O especialista em assuntos constitucionais de Moçambique foi baleado por desconhecidos no dia 3 de março de 2015 na capital Maputo. O assassinato aconteceu após uma declaração que fortaleceu a posição da RENAMO de gestão autónoma na sua querela com o Governo da FRELIMO. Volvidos mais de dois anos a sua morte continua por esclarecer.
Foto: A Verdade
Dinis Silica: Assassinado em circunstâncias estranhas
O juiz Dinis Silica também foi morto a tiro por desconhecidos, em 2014, em plena luz do dia, quando conduzia o seu carro na capital moçambicana. Na altura transportava uma avultada quantia de dinheiro, cuja proveniência é desconhecida. O juiz da Secção Criminal do Tribunal Judicial da Cidade de Maputo investigava igualmente casos de raptos. Os assassinos continuam a monte.

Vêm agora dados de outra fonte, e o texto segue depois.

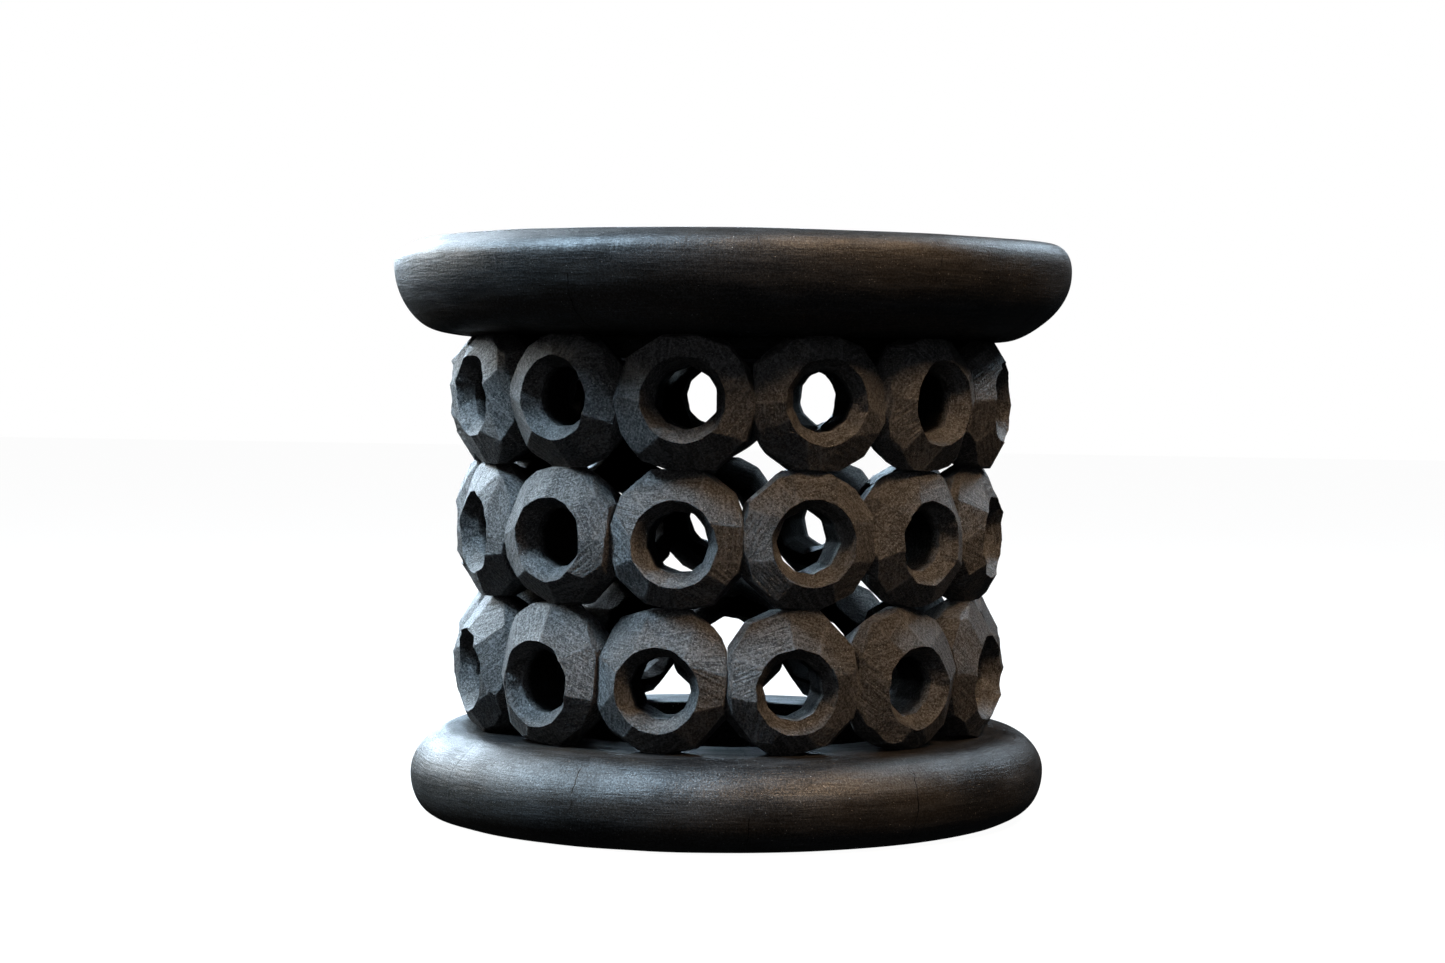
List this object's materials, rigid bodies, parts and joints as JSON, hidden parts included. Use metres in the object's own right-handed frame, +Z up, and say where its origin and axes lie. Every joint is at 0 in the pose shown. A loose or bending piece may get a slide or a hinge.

Foto: picture-alliance/dpa/U. Deck
Siba Siba Macuacua: Uma morte brutal em nome da verdade
O economista do Banco de Moçambique foi atirado de um dos andares do prédio sede do Banco Austral no dia 11 de agosto de 2001. Na altura investigava um caso de corrupção na gestão do Banco Austral. Siba Siba trabalhava na recuperação da dívida de milhões de meticais, resultante da má gestão do banco. Embora tenha sido aberta uma investigação sobre esta morte ainda não há esclarecimentos até hoje.
Foto: DW/M. Sampaio
Carlos Cardoso: O começo da onda de assassinatos
Considerado o símbolo do jornalismo investigativo em Moçambique, Carlos Cardoso foi assassinado a tiros a 22 de novembro de 2000. Na altura investigava a maior fraude bancária de Moçambique. O seu assassinato foi interpretado como um aviso claro aos jornalistas moçambicanos para que não interferissem nos interesses dos poderosos. Devido a pressões internacionais o caso chegou a justiça.